Mass drug dosing controlled scabies: study

A 'super-simple' drug treatment of a whole community virtually eliminated scabies, according to new study.

Scabies was virtually eliminated in a community by dosing everyone with the drug ivermectin, say Australian researchers involved in a world-first study.

The findings have implications for controlling the debilitating skin disease around the globe, including in Aboriginal and Torres Strait Islander communities where it's endemic.

The study, published in the New England Journal of Medicine, was conducted by the Murdoch Childrens Research Institute and the Kirby Institute at UNSW Australia in Fiji, where one quarter of the population is infected.

Murdoch senior researcher Associate Professor Andrew Steer says while the recommended treatment of permethrin cream effectively treats individuals, many often become reinfected in the community.

Three isolated communities were given different interventions - standard cream treatment for affected individuals and their families, mass administration of the cream, and mass administration of ivermectin.

After one year the prevalence of scabies declined by 94 per cent in the ivermectin group and their skin sores were reduced by 67 per cent.

The disease declined by 64 per cent in the mass cream group and 49 per cent in the standard-care group.

"The tablet was a super-, super-simple intervention," Prof Steer told AAP.

"Everybody got a tablet and if you had scabies you had a second tablet seven days later and we did nothing else before coming back a year later.

"I think that is the wow factor for us.
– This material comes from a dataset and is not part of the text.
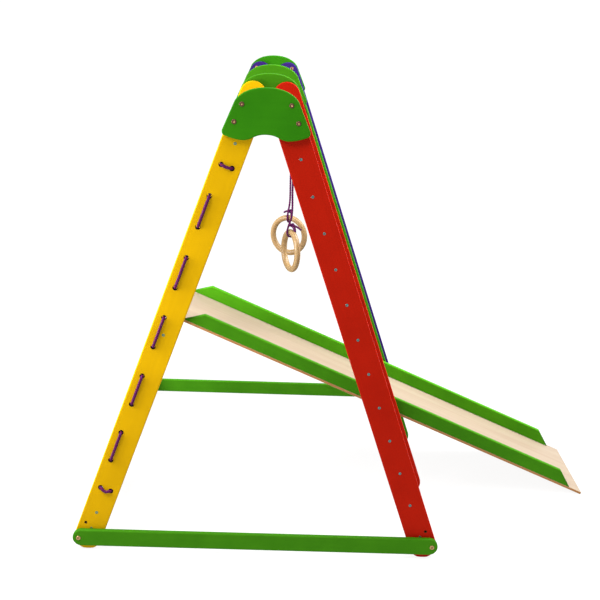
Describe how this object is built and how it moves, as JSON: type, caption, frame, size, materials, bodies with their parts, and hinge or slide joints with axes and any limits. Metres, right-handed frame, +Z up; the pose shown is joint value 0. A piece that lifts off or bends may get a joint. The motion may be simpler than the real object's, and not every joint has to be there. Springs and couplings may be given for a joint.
{
  "type": "indoor climbing frame with slide",
  "caption": "Wooden indoor climbing frame for toddlers: a row of leaning A-frames with a rung ladder and laced rope side, a lift-off plywood slide with rails, and hanging gymnastic rings.",
  "frame": {"origin": "centre of the bounding box, on the floor", "axes": "+X towards the foot of the slide, +Y along the row of A-frames from the laced unit to the other, +Z up"},
  "size_m": [1.8072, 1.4786, 1.518],
  "materials": {
    "yellow_paint": "satin paint",
    "red_paint": "satin paint",
    "green_paint": "satin paint",
    "purple_paint": "satin paint",
    "clear_birch": "clear varnish",
    "birch_plywood": "clear varnish",
    "ring_wood": "clear varnish",
    "purple_rope": "braided synthetic rope"
  },
  "bodies": {
    "climbing_frame": {"frame_1_leg_left": "yellow_paint", "frame_1_leg_right": "red_paint", "frame_1_gusset": "green_paint", "frame_2_leg_left": "yellow_paint", "frame_2_leg_right": "red_paint", "frame_2_gusset": "green_paint", "frame_3_leg_left": "green_paint", "frame_3_leg_right": "green_paint", "frame_3_gusset": "green_paint", "frame_4_leg_left": "purple_paint", "frame_4_leg_right": "purple_paint", "frame_4_gusset": "green_paint", "base_beam_near": "green_paint", "base_beam_far": "green_paint", "unit_a_rung_01": "clear_birch", "unit_a_rung_02": "clear_birch", "unit_a_rung_03": "clear_birch", "unit_a_rung_04": "clear_birch", "unit_a_rung_05": "clear_birch", "unit_a_rung_06": "clear_birch", "unit_a_rung_07": "clear_birch", "unit_a_rung_08": "clear_birch", "unit_a_rung_09": "clear_birch", "unit_a_rung_10": "clear_birch", "unit_a_rung_11": "clear_birch", "unit_a_rung_12": "clear_birch", "unit_a_crossbar_top": "clear_birch", "unit_a_crossbar_middle": "clear_birch", "unit_a_brace_low": "clear_birch", "unit_b_rung_01": "clear_birch", "unit_b_rung_02": "clear_birch", "unit_b_rung_03": "clear_birch", "unit_b_rung_04": "clear_birch", "unit_b_rung_05": "clear_birch", "unit_b_rung_06": "clear_birch", "unit_b_rung_07": "clear_birch", "unit_b_rung_08": "clear_birch", "unit_b_rung_09": "clear_birch", "unit_b_rung_10": "clear_birch", "unit_b_rung_11": "clear_birch", "unit_b_rung_12": "clear_birch", "unit_b_crossbar_top": "clear_birch", "unit_b_crossbar_middle": "clear_birch", "unit_b_brace_low": "clear_birch", "bay_bar_left_top": "clear_birch", "bay_bar_left_low": "clear_birch", "slide_hanger_bar": "clear_birch", "slide_support_bar": "clear_birch", "ring_bar": "clear_birch", "lacing_rope": "purple_rope"},
    "slide": {"slide_bed": "birch_plywood", "slide_rail_near": "green_paint", "slide_rail_far": "green_paint", "slide_hook_near": "clear_birch", "slide_hook_far": "clear_birch"},
    "ring_near": {"ring_near": "ring_wood", "ring_cord_near": "purple_rope"},
    "ring_far": {"ring_far": "ring_wood", "ring_cord_far": "purple_rope"}
  },
  "joints": [
    {"name": "slide_lift", "type": "hinge", "parent": "climbing_frame", "child": "slide", "pos_m": [-0.64652, 0, 0.63018], "axis": [0, -1, 0], "range_deg": [0, 25]},
    {"name": "ring_near_swing", "type": "hinge", "parent": "climbing_frame", "child": "ring_near", "pos_m": [-0.21655, -0.128, 1.346], "axis": [0, 1, 0], "range_deg": [-60, 60]},
    {"name": "ring_far_swing", "type": "hinge", "parent": "climbing_frame", "child": "ring_far", "pos_m": [-0.21655, 0.128, 1.346], "axis": [0, 1, 0], "range_deg": [-60, 60]}
  ]
}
It's not a long treatment course and doesn't require people going back into the communities repeatedly."

Scabies, caused by a microscopic mite that burrows under the skin, is estimated to affect more than 100 million people globally, including 69 per cent of Australian indigenous infants in their first year.

"The terrible itching leads to severe secondary infections that can cause potentially deadly diseases including rheumatic fever, rheumatic heart disease and chronic renal failure - conditions that occur in Aboriginal people at the highest rates in the world," Prof Steer said.

The 2015 Nobel Prize for Medicine was awarded to the scientists who discovered ivermectin, now used in mass drug administration programs to control river blindness and lymphatic filariasis.